I’ll never forget Bill Kristol on Fox News, election night, ’04, when the exit polls had Kerry winning North Carolina by 17%. Kristol was literally green. He looked ill. He’d given up. Apparently he didn’t learn from his frolic and still believes the polls.

Susan Estrich will, no doubt, be incredulous this Tuesday as well. I’m just a bit surprised so many historians and poliscientists here haven’t learned from that history. Anyone here care to comment on why we should take these polls any more seriously than the exit polls of ’04?

I think it was Stalin who said something to the effect of who votes is not important, what matters is who counts the votes! It was true in Chicago 40 years ago, and its true in Florida, Ohio and King County Washington now. Exit polls have been put out of business by computer tally machines and people with a lot of money to spend to make sure their candidate wins. The Republicans just have to keep it close enough for Karl to steal it again...

Wow. Can anyone come up with a better argument than Abbie to support your reliance on these polls, despite the folly of reliance on the ’04 exit polls?

UG, I also remember Bill K and other Fox worthies all green and scrambling to make up lame excuses for why Bush lost. But we also have to remember that the regular polls--averaged--were pretty darn accurate in 04. Exit polls, by themselves, have a pretty spotty record, and of course a terrible one in 04.

the regular polls--averaged--were pretty darn accurate in 04.

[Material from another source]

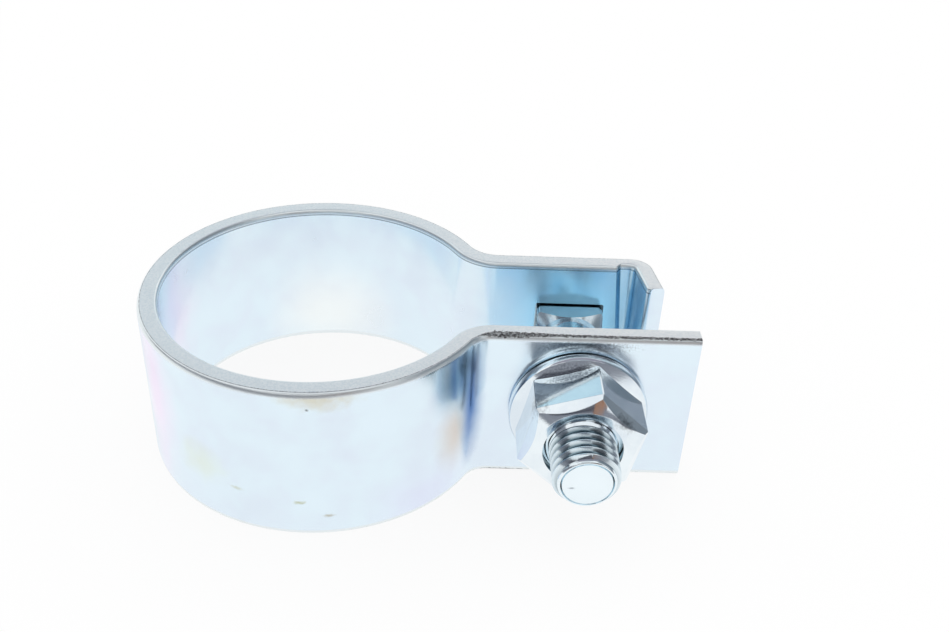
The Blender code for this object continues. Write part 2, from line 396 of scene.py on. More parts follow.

That depends on your definition of "pretty darn accurate". My recollection of Rasmussen’s numbers throughout October, ’04 had Bush at 48%. He was off by well over 3 million votes, and he was far and away the most pro Republican pollster out there. All House elections being local, the margin for error should go UP exponentially, but the pollsters are not looking at it that way. That’s another reason why they’re so unreliable.

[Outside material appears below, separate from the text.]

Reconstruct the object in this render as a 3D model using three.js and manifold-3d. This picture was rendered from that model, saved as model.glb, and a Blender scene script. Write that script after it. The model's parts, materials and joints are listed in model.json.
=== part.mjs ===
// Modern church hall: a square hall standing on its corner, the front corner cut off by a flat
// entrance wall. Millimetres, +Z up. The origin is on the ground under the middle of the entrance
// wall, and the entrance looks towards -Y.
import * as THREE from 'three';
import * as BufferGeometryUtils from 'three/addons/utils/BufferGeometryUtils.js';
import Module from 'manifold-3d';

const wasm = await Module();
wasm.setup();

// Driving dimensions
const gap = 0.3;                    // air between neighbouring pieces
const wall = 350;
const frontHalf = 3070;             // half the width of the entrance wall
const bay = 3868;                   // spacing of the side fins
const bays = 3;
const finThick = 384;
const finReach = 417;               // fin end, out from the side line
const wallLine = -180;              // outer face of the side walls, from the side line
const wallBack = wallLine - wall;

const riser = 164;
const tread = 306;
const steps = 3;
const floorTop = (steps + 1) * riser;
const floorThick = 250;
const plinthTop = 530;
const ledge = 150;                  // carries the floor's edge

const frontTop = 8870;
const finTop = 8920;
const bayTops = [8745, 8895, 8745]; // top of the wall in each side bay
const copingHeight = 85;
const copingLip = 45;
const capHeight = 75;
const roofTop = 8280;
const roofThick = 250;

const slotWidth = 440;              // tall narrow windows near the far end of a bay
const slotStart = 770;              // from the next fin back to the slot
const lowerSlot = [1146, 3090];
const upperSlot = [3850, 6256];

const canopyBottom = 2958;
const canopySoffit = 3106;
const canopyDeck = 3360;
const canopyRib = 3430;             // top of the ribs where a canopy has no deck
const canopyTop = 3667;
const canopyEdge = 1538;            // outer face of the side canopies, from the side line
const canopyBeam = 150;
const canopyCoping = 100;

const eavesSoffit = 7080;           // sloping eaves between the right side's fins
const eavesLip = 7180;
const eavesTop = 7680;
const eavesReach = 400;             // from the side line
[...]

All of the pollsters did then, and are still, grossly over sampling Democrats. That’s why they were, and are, unreliable. That’s why I stand by my previous predictions.

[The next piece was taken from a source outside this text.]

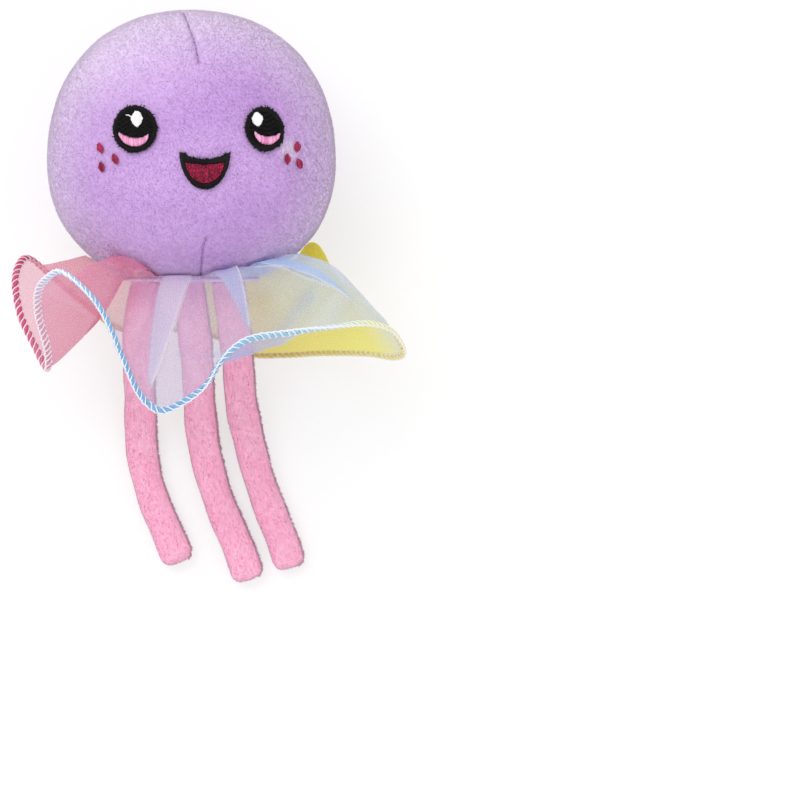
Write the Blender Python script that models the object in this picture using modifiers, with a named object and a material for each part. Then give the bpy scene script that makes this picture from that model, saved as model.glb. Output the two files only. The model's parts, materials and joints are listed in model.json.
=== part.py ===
"""Plush jellyfish toy, lying on its back with its face up.

Metres, +Z up. The crown of the head points along +Y and the three tentacles
point along -Y. The pieces are modelled about the middle of the head, where x is
sideways, y runs to the crown and z runs out through the face. The whole toy is
then set on the floor, with the origin under its middle.
"""
import math

import bmesh
import bpy
from mathutils import Vector

MM = 0.001

# Head, measured from its middle at the widest line
HEAD_HALF_WIDTH = 47.5 * MM
HEAD_CROWN = 49.8 * MM
HEAD_BASE = 41.5 * MM
HEAD_HALF_DEPTH = 44.0 * MM
HEAD_ROUNDNESS = 2.2
REST_DEPTH = 43.2 * MM
SIDE_SEAM_BEHIND = 3.5 * MM
DART_DEPTH = 0.7 * MM
DART_REACH = 16.0 * MM

# Cloth and clearances
COVER_THICKNESS = 1.2 * MM
CLEARANCE = 0.3 * MM
FACET_ALLOWANCE = 0.7 * MM

# Base disc, where the skirt and the tentacles are sewn in
NECK_HALF_WIDTH = 23.0 * MM
BASE_DISC_THICKNESS = 1.2 * MM
BASE_DISC_INSET = 1.3 * MM

# Skirt of stiff see-through cloth, with a stitched edge
SKIRT_THICKNESS = 0.5 * MM
SKIRT_INSET = 0.4 * MM
SKIRT_OFF_HEAD = 1.2 * MM
PLEAT_COUNT = 14
PLEAT_HEIGHT = 1.7 * MM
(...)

One day, they’ve oversampled Democrats by 17%, the next by 6%, the next by 12% and the next by 16%, etc. They have never, not once, over sampled Republicans. Ever wonder why? I don’t. It’s silly. People are just not that fickle...except junior senators from Massachusetts.

I’m sure you’ve heard the quote which I’m about to misstate:

A history book tells more about the author than it does about the subject.

Well, by my way of thinking, a poll tells more about the pollster than it does about the subject of the poll.

There is another quote that rings closer to home for me:

"I hate all lawyers...except my own."

I think most people who are angry at the Republican party hate all Republican (and Democratic and independent) congress critters...except their own. Very few incumbants are going to lose their seats.

Ben Kunkel has fixed the mistakes noted by the ever watchful Jon Schaff and added Steve Hayward’s and Peter Schramm’s predictions. For the record, I hope Peter S. is closer to being right than is Peter L.

Also, I’d love for the SDP people (Schaff, Blanchard, and company) to offer their predictions as well.

This morning, Laura Ingram asked people who’d been polled to call in and describe their experiences with pollsters. Everyone who called said they were mistreated, treated rudely and/or hung up on by pollsters when the pollsters got answers they didn’t want to hear, and of course the callers were all conservative.

Well, by my way of thinking, a poll tells more about the pollster than it does about the subject of the poll.